[Short task] Copy the listing below line for line, starting at its first line and ending with the line that has "(bag_rim, bag_front_corner, bag_half_width, bag_front)]" in it. Add nothing.

[Supplied data]
----
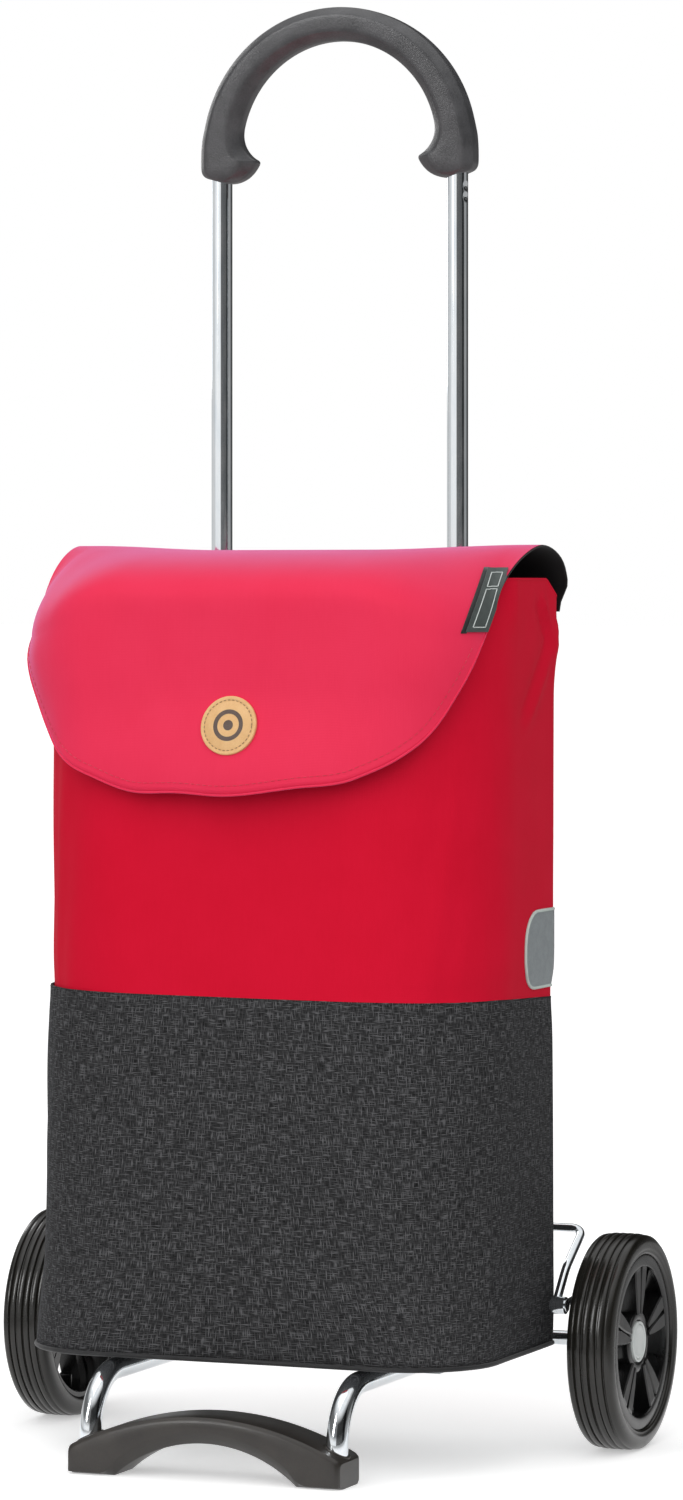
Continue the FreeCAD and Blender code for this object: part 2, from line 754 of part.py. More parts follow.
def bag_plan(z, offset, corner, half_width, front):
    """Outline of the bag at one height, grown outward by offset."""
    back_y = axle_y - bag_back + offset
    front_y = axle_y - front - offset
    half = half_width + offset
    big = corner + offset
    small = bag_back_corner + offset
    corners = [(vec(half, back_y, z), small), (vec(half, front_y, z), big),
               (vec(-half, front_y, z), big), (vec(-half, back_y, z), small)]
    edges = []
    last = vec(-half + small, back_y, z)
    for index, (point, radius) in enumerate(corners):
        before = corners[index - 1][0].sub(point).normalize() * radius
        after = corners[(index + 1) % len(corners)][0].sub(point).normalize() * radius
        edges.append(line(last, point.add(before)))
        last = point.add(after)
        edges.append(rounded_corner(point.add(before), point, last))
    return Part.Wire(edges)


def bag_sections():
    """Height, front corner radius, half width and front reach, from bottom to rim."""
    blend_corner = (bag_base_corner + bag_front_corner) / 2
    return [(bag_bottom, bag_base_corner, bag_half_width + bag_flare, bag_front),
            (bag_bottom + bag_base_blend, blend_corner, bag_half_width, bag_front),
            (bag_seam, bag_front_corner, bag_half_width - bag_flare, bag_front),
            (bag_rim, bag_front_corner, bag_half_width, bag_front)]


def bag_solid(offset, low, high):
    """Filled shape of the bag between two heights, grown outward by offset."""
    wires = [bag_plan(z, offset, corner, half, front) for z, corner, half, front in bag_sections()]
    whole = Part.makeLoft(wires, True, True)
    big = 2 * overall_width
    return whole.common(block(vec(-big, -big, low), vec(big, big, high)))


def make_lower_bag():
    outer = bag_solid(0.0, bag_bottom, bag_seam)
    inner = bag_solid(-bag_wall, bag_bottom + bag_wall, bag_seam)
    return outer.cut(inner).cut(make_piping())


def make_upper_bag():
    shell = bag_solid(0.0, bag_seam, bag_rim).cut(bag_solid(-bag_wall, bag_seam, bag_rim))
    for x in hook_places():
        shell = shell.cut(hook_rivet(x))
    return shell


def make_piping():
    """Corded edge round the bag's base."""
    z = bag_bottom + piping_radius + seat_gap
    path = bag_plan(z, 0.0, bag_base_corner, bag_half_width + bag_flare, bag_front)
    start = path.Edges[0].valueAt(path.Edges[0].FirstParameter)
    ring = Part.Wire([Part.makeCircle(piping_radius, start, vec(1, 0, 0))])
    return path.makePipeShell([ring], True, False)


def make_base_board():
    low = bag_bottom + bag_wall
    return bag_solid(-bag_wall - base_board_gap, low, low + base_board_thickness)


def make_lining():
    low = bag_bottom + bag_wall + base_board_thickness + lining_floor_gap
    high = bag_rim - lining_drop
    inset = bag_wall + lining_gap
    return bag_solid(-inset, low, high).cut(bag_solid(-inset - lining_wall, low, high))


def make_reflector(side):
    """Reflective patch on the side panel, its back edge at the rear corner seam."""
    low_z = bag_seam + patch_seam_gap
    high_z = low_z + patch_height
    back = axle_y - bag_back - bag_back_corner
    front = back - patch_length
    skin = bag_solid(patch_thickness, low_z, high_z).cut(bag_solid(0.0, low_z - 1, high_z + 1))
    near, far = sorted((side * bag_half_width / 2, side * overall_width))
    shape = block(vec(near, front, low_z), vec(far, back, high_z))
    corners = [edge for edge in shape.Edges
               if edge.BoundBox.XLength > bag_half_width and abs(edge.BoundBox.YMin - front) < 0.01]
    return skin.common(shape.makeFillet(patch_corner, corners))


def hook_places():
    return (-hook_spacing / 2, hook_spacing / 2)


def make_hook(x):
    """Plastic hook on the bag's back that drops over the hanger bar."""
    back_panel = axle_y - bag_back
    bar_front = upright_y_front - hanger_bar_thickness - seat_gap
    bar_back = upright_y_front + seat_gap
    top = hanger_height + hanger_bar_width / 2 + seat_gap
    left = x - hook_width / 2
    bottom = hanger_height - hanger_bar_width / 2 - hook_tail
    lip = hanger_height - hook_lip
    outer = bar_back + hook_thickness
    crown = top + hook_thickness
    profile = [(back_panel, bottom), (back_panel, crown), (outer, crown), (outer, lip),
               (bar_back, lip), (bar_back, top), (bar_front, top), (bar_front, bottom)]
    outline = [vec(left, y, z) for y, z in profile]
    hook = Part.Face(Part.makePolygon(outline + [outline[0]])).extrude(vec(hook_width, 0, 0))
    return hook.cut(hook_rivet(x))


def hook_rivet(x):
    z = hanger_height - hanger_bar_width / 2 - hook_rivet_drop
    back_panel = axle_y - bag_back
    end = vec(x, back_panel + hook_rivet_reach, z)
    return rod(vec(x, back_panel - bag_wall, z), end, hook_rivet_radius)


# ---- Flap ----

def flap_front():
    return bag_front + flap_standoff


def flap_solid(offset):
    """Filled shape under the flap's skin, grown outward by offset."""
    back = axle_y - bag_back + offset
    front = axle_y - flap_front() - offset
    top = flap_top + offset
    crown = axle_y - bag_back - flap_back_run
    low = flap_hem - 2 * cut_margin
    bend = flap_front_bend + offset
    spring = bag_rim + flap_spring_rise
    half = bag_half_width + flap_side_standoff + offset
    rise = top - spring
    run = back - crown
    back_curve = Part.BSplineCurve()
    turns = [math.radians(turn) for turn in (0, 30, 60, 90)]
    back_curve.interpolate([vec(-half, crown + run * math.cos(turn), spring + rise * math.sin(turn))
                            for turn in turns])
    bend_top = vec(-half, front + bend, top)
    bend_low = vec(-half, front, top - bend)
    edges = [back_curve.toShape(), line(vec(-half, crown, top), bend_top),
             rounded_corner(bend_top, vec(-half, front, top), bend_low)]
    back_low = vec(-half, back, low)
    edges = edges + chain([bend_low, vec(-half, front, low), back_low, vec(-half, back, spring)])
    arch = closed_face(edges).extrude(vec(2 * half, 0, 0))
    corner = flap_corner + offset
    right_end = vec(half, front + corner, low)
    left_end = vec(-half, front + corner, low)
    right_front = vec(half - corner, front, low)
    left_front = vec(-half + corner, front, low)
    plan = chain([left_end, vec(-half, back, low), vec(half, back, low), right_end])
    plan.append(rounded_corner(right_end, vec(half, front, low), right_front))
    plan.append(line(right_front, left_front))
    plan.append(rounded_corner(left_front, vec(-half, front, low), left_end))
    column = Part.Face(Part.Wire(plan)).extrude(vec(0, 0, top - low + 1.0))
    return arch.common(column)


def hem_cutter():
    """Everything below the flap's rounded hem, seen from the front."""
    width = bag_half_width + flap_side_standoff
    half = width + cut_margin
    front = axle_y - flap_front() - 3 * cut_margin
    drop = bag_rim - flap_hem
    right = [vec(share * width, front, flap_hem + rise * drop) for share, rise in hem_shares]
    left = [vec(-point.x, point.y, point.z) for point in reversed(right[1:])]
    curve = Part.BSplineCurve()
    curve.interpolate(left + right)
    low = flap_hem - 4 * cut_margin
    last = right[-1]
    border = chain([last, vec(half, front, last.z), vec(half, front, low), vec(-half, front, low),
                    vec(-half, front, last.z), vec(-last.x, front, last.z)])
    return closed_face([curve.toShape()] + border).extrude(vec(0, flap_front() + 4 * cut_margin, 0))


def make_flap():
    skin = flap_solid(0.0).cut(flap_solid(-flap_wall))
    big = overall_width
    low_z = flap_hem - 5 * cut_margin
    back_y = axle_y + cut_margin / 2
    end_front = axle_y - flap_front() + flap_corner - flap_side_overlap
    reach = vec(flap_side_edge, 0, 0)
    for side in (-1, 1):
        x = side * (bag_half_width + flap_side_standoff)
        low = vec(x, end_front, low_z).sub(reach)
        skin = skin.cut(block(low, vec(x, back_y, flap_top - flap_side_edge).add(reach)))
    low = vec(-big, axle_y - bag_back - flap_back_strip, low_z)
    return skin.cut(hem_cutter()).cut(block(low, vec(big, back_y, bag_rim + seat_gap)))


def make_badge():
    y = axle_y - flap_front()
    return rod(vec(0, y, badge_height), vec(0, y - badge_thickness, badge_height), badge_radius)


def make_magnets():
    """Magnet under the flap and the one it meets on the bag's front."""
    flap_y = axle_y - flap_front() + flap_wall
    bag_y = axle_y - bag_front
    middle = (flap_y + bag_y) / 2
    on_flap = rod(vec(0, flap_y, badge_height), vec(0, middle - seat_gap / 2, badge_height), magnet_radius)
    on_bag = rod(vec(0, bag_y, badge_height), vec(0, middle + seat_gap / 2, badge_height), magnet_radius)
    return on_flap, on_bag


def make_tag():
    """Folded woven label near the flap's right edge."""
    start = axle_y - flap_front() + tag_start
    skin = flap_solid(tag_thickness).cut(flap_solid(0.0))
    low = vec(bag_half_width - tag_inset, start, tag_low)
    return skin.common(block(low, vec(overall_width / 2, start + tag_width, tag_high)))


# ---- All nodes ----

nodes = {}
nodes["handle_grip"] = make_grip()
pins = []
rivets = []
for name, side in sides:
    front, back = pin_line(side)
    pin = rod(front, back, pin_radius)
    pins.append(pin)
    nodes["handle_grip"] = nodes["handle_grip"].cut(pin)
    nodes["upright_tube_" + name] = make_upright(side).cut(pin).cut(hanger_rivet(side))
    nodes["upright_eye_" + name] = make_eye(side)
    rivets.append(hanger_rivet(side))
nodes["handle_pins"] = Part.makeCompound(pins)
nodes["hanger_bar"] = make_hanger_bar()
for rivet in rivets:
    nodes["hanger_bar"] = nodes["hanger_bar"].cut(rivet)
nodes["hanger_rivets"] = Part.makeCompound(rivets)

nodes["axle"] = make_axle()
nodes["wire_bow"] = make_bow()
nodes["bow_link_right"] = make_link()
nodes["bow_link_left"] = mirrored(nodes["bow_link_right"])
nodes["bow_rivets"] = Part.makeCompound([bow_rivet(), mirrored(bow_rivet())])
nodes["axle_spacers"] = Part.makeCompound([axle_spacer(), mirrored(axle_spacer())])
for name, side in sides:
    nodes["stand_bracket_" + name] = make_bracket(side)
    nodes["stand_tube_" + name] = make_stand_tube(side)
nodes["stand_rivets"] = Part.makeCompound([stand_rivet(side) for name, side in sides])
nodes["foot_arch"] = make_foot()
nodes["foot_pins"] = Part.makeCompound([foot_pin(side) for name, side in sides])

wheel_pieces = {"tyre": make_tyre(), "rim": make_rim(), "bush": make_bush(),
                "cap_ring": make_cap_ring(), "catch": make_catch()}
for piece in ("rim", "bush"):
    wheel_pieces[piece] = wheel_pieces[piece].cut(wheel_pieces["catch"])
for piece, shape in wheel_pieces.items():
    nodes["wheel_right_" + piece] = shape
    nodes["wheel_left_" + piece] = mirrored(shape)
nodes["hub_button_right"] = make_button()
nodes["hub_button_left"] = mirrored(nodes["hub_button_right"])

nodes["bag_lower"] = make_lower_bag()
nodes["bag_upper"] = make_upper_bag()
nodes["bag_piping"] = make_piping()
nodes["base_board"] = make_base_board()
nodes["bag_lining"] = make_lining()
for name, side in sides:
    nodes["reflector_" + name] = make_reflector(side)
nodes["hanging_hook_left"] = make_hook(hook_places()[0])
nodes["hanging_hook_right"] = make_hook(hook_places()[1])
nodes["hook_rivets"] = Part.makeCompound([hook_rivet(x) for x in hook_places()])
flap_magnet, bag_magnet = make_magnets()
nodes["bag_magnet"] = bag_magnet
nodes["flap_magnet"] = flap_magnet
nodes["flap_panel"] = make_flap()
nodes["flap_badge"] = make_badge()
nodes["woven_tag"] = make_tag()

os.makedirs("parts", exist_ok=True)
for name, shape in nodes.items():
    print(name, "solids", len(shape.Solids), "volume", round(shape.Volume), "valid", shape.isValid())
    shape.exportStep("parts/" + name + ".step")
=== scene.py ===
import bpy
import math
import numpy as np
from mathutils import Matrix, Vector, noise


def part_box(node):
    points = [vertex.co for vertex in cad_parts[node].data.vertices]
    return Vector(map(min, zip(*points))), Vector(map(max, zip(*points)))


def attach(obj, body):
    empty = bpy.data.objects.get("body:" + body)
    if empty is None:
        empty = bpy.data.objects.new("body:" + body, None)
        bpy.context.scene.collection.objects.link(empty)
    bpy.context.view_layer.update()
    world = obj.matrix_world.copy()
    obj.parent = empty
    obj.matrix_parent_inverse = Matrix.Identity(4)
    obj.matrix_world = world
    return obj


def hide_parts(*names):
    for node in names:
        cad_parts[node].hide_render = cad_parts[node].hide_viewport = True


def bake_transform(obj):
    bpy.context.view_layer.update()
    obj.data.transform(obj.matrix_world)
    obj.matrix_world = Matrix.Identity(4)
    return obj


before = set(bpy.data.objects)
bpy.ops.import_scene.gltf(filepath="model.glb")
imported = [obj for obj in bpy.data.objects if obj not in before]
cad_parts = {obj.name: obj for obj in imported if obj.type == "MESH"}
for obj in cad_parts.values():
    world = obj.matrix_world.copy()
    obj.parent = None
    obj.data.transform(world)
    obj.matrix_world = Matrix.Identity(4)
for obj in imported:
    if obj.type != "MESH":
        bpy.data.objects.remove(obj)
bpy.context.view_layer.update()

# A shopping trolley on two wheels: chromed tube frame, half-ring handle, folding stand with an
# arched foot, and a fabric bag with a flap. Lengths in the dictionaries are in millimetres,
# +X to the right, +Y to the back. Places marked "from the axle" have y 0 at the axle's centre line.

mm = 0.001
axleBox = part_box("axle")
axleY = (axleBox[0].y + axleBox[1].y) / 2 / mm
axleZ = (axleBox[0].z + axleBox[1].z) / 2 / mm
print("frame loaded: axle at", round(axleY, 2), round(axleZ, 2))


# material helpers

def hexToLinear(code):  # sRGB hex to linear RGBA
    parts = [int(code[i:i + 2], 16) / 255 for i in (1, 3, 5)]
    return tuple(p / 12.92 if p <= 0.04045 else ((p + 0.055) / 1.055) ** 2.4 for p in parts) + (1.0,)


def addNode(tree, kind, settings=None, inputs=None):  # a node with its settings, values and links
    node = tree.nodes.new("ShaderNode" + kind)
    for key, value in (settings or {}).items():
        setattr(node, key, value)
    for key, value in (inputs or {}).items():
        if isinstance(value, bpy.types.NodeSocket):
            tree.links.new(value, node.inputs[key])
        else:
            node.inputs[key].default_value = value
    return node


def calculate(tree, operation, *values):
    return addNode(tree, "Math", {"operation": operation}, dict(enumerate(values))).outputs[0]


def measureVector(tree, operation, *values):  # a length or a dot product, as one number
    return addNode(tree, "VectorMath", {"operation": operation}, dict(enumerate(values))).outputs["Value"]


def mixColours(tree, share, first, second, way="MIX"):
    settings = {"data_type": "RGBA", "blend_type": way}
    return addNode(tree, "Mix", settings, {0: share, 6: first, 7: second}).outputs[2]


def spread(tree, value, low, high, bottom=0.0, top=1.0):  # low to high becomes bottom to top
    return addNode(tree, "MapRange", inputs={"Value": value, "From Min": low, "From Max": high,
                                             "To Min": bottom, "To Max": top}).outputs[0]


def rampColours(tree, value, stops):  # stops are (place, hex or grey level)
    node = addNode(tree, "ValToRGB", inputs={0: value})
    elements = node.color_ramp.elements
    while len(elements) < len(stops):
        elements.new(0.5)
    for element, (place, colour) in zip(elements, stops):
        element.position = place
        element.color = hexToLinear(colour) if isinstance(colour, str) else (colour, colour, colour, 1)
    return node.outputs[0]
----
[Correct response]
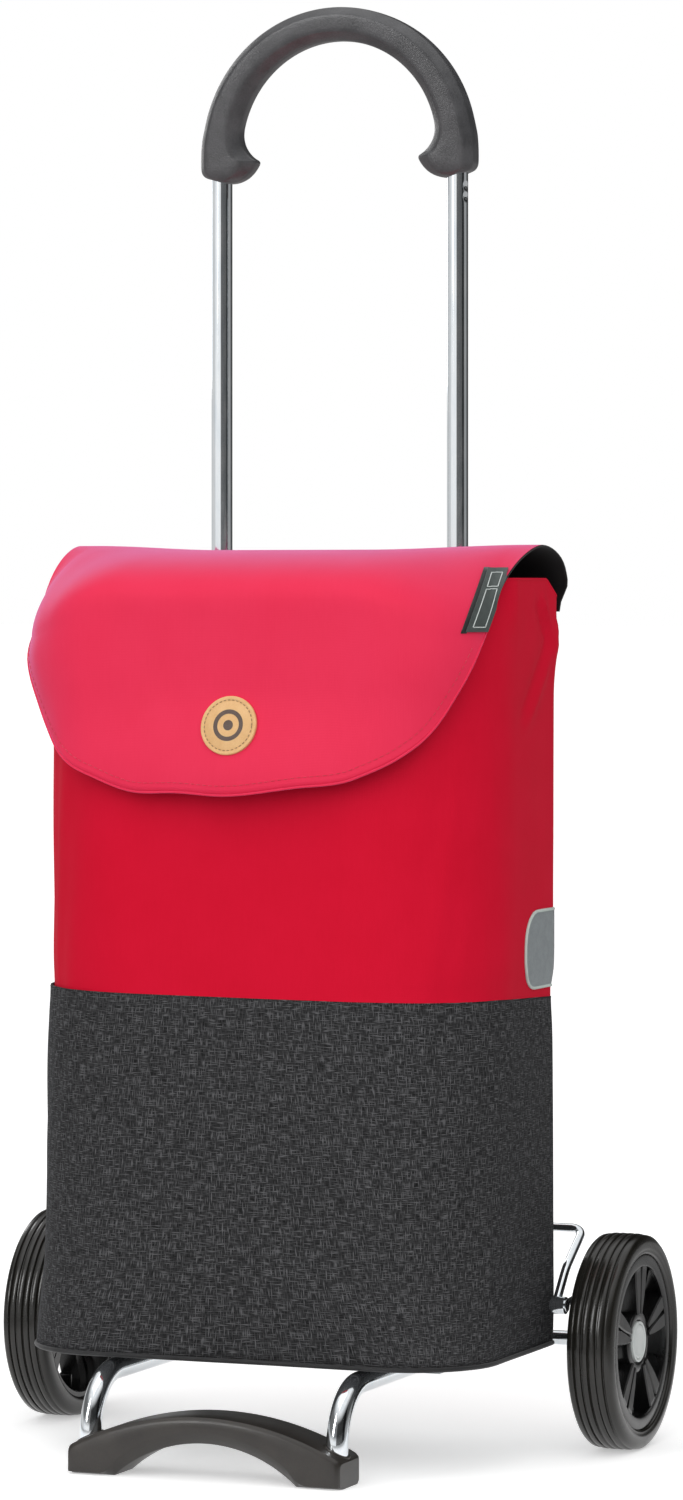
Continue the FreeCAD and Blender code for this object: part 2, from line 754 of part.py. More parts follow.
def bag_plan(z, offset, corner, half_width, front):
    """Outline of the bag at one height, grown outward by offset."""
    back_y = axle_y - bag_back + offset
    front_y = axle_y - front - offset
    half = half_width + offset
    big = corner + offset
    small = bag_back_corner + offset
    corners = [(vec(half, back_y, z), small), (vec(half, front_y, z), big),
               (vec(-half, front_y, z), big), (vec(-half, back_y, z), small)]
    edges = []
    last = vec(-half + small, back_y, z)
    for index, (point, radius) in enumerate(corners):
        before = corners[index - 1][0].sub(point).normalize() * radius
        after = corners[(index + 1) % len(corners)][0].sub(point).normalize() * radius
        edges.append(line(last, point.add(before)))
        last = point.add(after)
        edges.append(rounded_corner(point.add(before), point, last))
    return Part.Wire(edges)


def bag_sections():
    """Height, front corner radius, half width and front reach, from bottom to rim."""
    blend_corner = (bag_base_corner + bag_front_corner) / 2
    return [(bag_bottom, bag_base_corner, bag_half_width + bag_flare, bag_front),
            (bag_bottom + bag_base_blend, blend_corner, bag_half_width, bag_front),
            (bag_seam, bag_front_corner, bag_half_width - bag_flare, bag_front),
            (bag_rim, bag_front_corner, bag_half_width, bag_front)]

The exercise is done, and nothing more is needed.